If the spoken output you want is the word “Hey”, you should write it this way.

“Häi” or “Hej” would be (more) phonetically correct, but they look awkward and unfamiliar to German speakers, and everybody is familiar with anglicisms.
Additionally, “Hey” (in this exact form) is used frequently in everyday speech and writing (e.g. chats), making “Hei” look more like a spelling mistake.

To clarify: “Hei” looks like a bad translation, and is alien to written Standard German.

3 Likes

@irvin We’re working with @Joshua_Meyer to understand if multiple words corresponding to one word is an acceptable way forward for this benchmark test set. At the moment, we’ve only merged languages that have a 1-to-1 translation and it’s my understanding that Josh is validating the best corresponding word in each language. If you have multiples, for now it’s okay to list them all in the PR here and work with Josh to determine the best way forward for that language set.

1 Like

@tucan welcome and thanks for that input. Sounds like you and @stergro are aligned re: the German preference for “Hey” over “Hei”. Appreciate that feedback. We’ll be sure the Firefox Voice team gets this info and work with @jofish to determine best way forward prior to our next release (June 9th). Update: This issue has been submitted to Common Voice github for transition of Hei to Hey for German collection. This will go out with the June 9th release.

Also @stergro it’s great that you’re taking on validating more via a private tab. For recording, it’s important that we have as many unique voices as possible, so please avoid recording these target segment words more than once.

1 Like

@mbranson Is there a particular goal or minimum in terms of number of contributors or hours recorded?

Do the progress bars on the Languages page count target segment contributions as part of the total? They shouldn’t if it’s a separate dataset.

Just a thought. I say digits a little differently when I am speaking them carefully one at a time, compared to reeling them off in a long multi digit number.
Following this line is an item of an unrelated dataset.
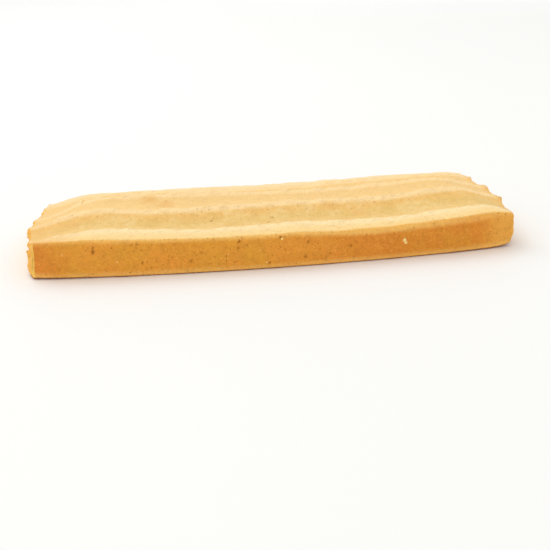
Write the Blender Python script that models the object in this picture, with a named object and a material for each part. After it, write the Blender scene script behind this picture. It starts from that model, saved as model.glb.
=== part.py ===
# A ridged finger biscuit lying flat on its base.
# It is one baked bar with four long ridges, a crowned top, a belly that is wider than
# its square cut ends, and a flat base that curls up a little towards both ends.
# Metres, +Z up, +X along the biscuit; the origin is under the middle of its base.

import math

import bmesh
import bpy
from mathutils import Vector, noise

MM = 0.001

# Driving dimensions
LENGTH = 100.0 * MM
END_WIDTH = 34.4 * MM
BELLY = 6.2 * MM               # extra width half way along
CREST_HEIGHTS = (7.3 * MM, 9.0 * MM, 9.0 * MM, 7.1 * MM)    # near side first
NEAR_EDGE_HEIGHT = 7.0 * MM    # the top edges of the two long sides
FAR_EDGE_HEIGHT = 6.45 * MM
FLUTE_DEPTH = 1.15 * MM        # of the hollow between two crests
CREST_SOFTNESS = 0.14          # 0 is a sharp crest, as a share of half a flute
END_THICKENING = 1.4 * MM      # the top rises this much towards the ends
BASE_LIFT = 0.25 * MM          # the base curls up this much at the ends
BASE_FLAT_LENGTH = 44.0 * MM   # the stretch that lies flat
TOE_LENGTH = 7.0 * MM          # the last stretch of the base, which curls up more
TOP_EDGE_RADIUS = 0.75 * MM
BASE_EDGE_RADIUS = 0.8 * MM

# Each end is cut square, bows out a little and sags where the soft dough was cut.
# The bow's middle is given across the biscuit, from -1 at the near side to 1. Sags and
# their lengths are those of the four ridges, near side first; the side edges sag less,
# by the share that near_firm and far_firm give. The toe is how far the base curls up.
ENDS = {
    "left": {"bow": 2.1 * MM, "bow_middle": 0.1, "undercut": 0.1 * MM, "toe": 0.0,
             "sags": (2.3 * MM, 3.6 * MM, 4.5 * MM, 2.5 * MM),
             "sag_lengths": (20.0 * MM, 20.0 * MM, 20.0 * MM, 18.0 * MM),
             "near_firm": 0.67, "far_firm": 0.1},
    "right": {"bow": 1.7 * MM, "bow_middle": 0.0, "undercut": 0.3 * MM, "toe": 0.6 * MM,
              "sags": (2.5 * MM, 3.2 * MM, 3.2 * MM, 1.8 * MM),
              "sag_lengths": (10.0 * MM, 16.0 * MM, 18.0 * MM, 10.0 * MM),
              "near_firm": 0.6, "far_firm": 0.35},
}
END_FLATTENING = 0.6           # the flutes lose this share of their depth at the ends
END_REACH = 9                  # an odd power: the higher, the shorter the stretch that bows
END_SCALLOP = 0.5 * MM         # each ridge's end stands proud of the valleys beside it
END_CRUMBLE = 0.3 * MM
CRUMBLE_SIZE = 2.2 * MM
SIDE_UNEVENNESS = 0.25 * MM
SIDE_WAVE = 31.0 * MM

# One gentle height wave on each ridge, from the near side to the far side:
# how high it is, how long it is, and where along the biscuit it peaks
RIDGE_WAVES = [
    (0.22 * MM, 31.0 * MM, 40.0 * MM),
    (0.28 * MM, 40.0 * MM, 1.0 * MM),
    (0.40 * MM, 80.0 * MM, -24.0 * MM),
    (0.28 * MM, 54.0 * MM, -24.0 * MM),
]

# Mesh density
CELLS_LONG = 44
CELLS_PER_RIDGE = 8
CELLS_HIGH = 4
EDGE_LOOPS = (0.45, 1.0)       # extra loops beside each edge, in edge radii

CRUST_COLOUR = (0.80, 0.47, 0.15, 1.0)
CRUST_ROUGHNESS = 0.75

RIDGE_COUNT = len(CREST_HEIGHTS)


def clamp(value, low, high):
    return max(low, min(high, value))


def smooth_step(value):
    value = clamp(value, 0.0, 1.0)
    return value * value * (3.0 - 2.0 * value)


def levels(cells, size, radius):
    """Positions from -1 to 1: even cells, with the extra loops beside both edges."""
    even = [2.0 * i / cells - 1.0 for i in range(1, cells)]
    near_edge = [1.0 - 2.0 * radius * loop / size for loop in EDGE_LOOPS]
    inner = [value for value in even if abs(value) < near_edge[-1] - 0.2 / cells]
    return sorted([-1.0, 1.0] + near_edge + [-value for value in near_edge] + inner)


def half_width(x):
    along = 2.0 * x / LENGTH
    return 0.5 * END_WIDTH + 0.5 * BELLY * (1.0 - along * along)


def blend_ridges(values, across):
    """A value that each ridge has, blended evenly from one crest to the next."""
    position = clamp(0.5 * (across + 1.0) * RIDGE_COUNT - 0.5, 0.0, RIDGE_COUNT - 1.0)
    first = min(int(position), RIDGE_COUNT - 2)
    share = position - first
    return values[first] * (1.0 - share) + values[first + 1] * share


def flute(across):
    """0 on each ridge's crest and 1 along the bottom of the hollow between two."""
    place = 0.5 * (across + 1.0) * RIDGE_COUNT - 0.5
    from_crest = 2.0 * abs(place - round(place))
    soft = CREST_SOFTNESS
    rise = (math.hypot(from_crest, soft) - soft) / (math.hypot(1.0, soft) - soft)
    return 1.0 - (1.0 - rise) ** 2


def ridge_wave(x, across):
    heights = []
    for height, length, peak in RIDGE_WAVES:
        heights.append(height * math.cos(2.0 * math.pi * (x - peak) / length))
    return blend_ridges(heights, across)


def end_values(x):
    return ENDS["left"] if x < 0.0 else ENDS["right"]


def base_height(x):
    beyond = max(0.0, abs(x) - 0.5 * BASE_FLAT_LENGTH)
    share = beyond / (0.5 * (LENGTH - BASE_FLAT_LENGTH))
    near_end = clamp(1.0 - (0.5 * LENGTH - abs(x)) / TOE_LENGTH, 0.0, 1.0)
    return BASE_LIFT * share * share + end_values(x)["toe"] * near_end * near_end


def top_height(x, across):
    height = blend_ridges(CREST_HEIGHTS, across)
    outer_crest = 1.0 - 1.0 / RIDGE_COUNT
    beyond = clamp((abs(across) - outer_crest) * RIDGE_COUNT, 0.0, 1.0)
    if beyond > 0.0:
        edge_height = NEAR_EDGE_HEIGHT if across < 0.0 else FAR_EDGE_HEIGHT
        height += (edge_height - height) * beyond * beyond
    end = end_values(x)
    sag_length = blend_ridges(end["sag_lengths"], across)
    near_end = smooth_step(1.0 - (0.5 * LENGTH - abs(x)) / sag_length)
    if beyond == 0.0:
        height -= FLUTE_DEPTH * flute(across) * (1.0 - END_FLATTENING * near_end)
    height += END_THICKENING * (2.0 * x / LENGTH) ** 2
    firm = end["near_firm"] if across < 0.0 else end["far_firm"]
    sag = blend_ridges(end["sags"], across) * (1.0 - firm * beyond * beyond)
    height -= sag * near_end * near_end
    return height + ridge_wave(x, across) * (1.0 - near_end) * (1.0 - beyond)


def end_recess(x, across, up):
    """How far the end face stands back from the full length."""
    end = end_values(x)
    recess = end["bow"] * (across - end["bow_middle"]) ** 2
    return recess + END_SCALLOP * flute(across) + end["undercut"] * (1.0 - up) ** 2


def rounded(point, low, high, radius):
    """Pulls a point of a box's surface onto the box's rounded edges."""
    inner = Vector([clamp(point[i], low[i] + radius, high[i] - radius) for i in range(3)])
    away = point - inner
    if away.length < 1e-9:
        return point
    return inner + away * (radius / away.length)


def surface_point(along, across, up):
    """The place on the crust of a point on the cube from -1 to 1."""
    up_share = 0.5 * (up + 1.0)
    x = along * 0.5 * LENGTH
    side = half_width(x)
    low = base_height(x)
    high = top_height(x, across)
    point = Vector((x, across * side, low + up_share * (high - low)))
    radius = TOP_EDGE_RADIUS if up_share > 0.5 else BASE_EDGE_RADIUS
    box_low = (-0.5 * LENGTH, -side, low)
    box_high = (0.5 * LENGTH, side, high)
    point = rounded(point, box_low, box_high, radius)
    point.x -= along ** END_REACH * end_recess(x, across, up_share)
    if abs(across) > 0.99 and abs(up) < 0.99:
        wave = math.sin(2.0 * math.pi * x / SIDE_WAVE + across)
        point.y += SIDE_UNEVENNESS * wave * math.sin(math.pi * up_share)
    if abs(along) > 0.99:
        crumble = noise.noise(point / CRUMBLE_SIZE)
        point.x -= along * END_CRUMBLE * abs(crumble)
    return point


def add_face_grid(mesh, vertices, corner, first, second, shape):
    """Quads on one face of the cube lattice, wound so that they point outwards."""
    for i in range(shape[first] - 1):
        for j in range(shape[second] - 1):
            keys = []
            for step_i, step_j in ((0, 0), (1, 0), (1, 1), (0, 1)):
                key = list(corner)
                key[first] = i + step_i
                key[second] = j + step_j
                keys.append(tuple(key))
            mesh.faces.new([vertices[key] for key in keys])


def crust_mesh():
    """The closed skin: a cube lattice whose surface points lie on the crust."""
    along_levels = levels(CELLS_LONG, LENGTH, TOP_EDGE_RADIUS)
    across_levels = levels(CELLS_PER_RIDGE * RIDGE_COUNT, END_WIDTH, TOP_EDGE_RADIUS)
    up_levels = levels(CELLS_HIGH, NEAR_EDGE_HEIGHT, BASE_EDGE_RADIUS)
    axes = (along_levels, across_levels, up_levels)
    shape = [len(axis) for axis in axes]
    mesh = bmesh.new()
    vertices = {}
    for i, along in enumerate(along_levels):
        for j, across in enumerate(across_levels):
            for k, up in enumerate(up_levels):
                if 1.0 in (abs(along), abs(across), abs(up)):
                    point = surface_point(along, across, up)
                    vertices[(i, j, k)] = mesh.verts.new(point)
    for axis, first, second in ((0, 1, 2), (1, 2, 0), (2, 0, 1)):
        far = [0, 0, 0]
        far[axis] = shape[axis] - 1
        add_face_grid(mesh, vertices, far, first, second, shape)
        add_face_grid(mesh, vertices, [0, 0, 0], second, first, shape)
    inset = len(EDGE_LOOPS)
    base_verts = []
    for i in range(inset, shape[0] - inset):
        for j in range(inset, shape[1] - inset):
            base_verts.append(vertices[(i, j, 0)])
    merge_base_strips(mesh, base_verts)
    return mesh


def merge_base_strips(mesh, base_verts):
    """The base is level or bends one way only, so its faces join up into long strips."""
    members = set(base_verts)
    base_edges = [e for e in mesh.edges if all(v in members for v in e.verts)]
    bmesh.ops.dissolve_limit(mesh, angle_limit=math.radians(0.05),
                             verts=base_verts, edges=base_edges)
    bmesh.ops.triangulate(mesh, faces=[f for f in mesh.faces if len(f.verts) > 4])


def centre(mesh):
    """Puts the middle of the outline over the origin."""
    for axis in (0, 1):
        places = [vert.co[axis] for vert in mesh.verts]
        middle = 0.5 * (min(places) + max(places))
        for vert in mesh.verts:
            vert.co[axis] -= middle


def crust_material():
    material = bpy.data.materials.new("baked_crust")
    material.use_nodes = True
    shader = material.node_tree.nodes["Principled BSDF"]
    shader.inputs["Base Color"].default_value = CRUST_COLOUR
    shader.inputs["Roughness"].default_value = CRUST_ROUGHNESS
    shader.inputs["Metallic"].default_value = 0.0
    return material


def build_biscuit():
    mesh = crust_mesh()
    centre(mesh)
    bmesh.ops.recalc_face_normals(mesh, faces=mesh.faces)
    data = bpy.data.meshes.new("biscuit")
    mesh.to_mesh(data)
    mesh.free()
    data.shade_smooth()
    data.set_sharp_from_angle(angle=math.radians(50.0))
    data.materials.append(crust_material())
    biscuit = bpy.data.objects.new("biscuit", data)
    bpy.context.scene.collection.objects.link(biscuit)
    return biscuit


for old in list(bpy.data.objects):
    bpy.data.objects.remove(old)

build_biscuit()
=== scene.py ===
import math
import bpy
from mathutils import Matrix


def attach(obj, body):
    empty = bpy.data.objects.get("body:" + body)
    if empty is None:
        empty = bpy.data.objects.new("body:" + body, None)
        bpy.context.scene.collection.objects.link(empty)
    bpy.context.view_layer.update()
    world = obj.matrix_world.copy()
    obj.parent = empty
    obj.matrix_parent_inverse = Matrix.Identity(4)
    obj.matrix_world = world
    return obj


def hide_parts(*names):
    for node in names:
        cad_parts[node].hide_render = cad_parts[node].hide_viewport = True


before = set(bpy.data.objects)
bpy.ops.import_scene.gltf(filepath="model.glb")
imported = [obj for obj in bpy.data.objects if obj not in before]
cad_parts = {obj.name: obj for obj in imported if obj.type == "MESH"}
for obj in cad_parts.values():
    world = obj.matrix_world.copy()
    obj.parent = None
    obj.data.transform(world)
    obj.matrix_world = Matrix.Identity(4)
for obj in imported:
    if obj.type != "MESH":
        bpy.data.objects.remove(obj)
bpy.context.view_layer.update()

from types import SimpleNamespace

import bpy
from mathutils import Matrix, Vector

print("frame loaded:", sorted(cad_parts))

mm = 0.001
ridgeCount = 4


# Tree maths, for geometry and for materials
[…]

Are there other languages seeing people reading the footnote?

Thanks for the questions and input @dabinat!

  • For single digits, yes and no we’re aiming to collect 4k validated utterances (clips) from at minimum 350 unique speakers

  • For hey and Firefox we’re aiming to collect 2-4k validated utterances (clips) from at minimum 350 unique speakers

Yes, they do. This Single Word target segment is a part our of Common Voice Dataset and not a separate dataset itself. Therefore it adds to the overall collection numbers for the Common Voice Dataset.

Part of this work is determining how we represent progress toward segments as part of the dataset whole. Breaking this down by language is indeed another factor. Our current priority is collecting these clips, releasing the data and gathering insights before we make any sweeping changes to how progress is conveyed.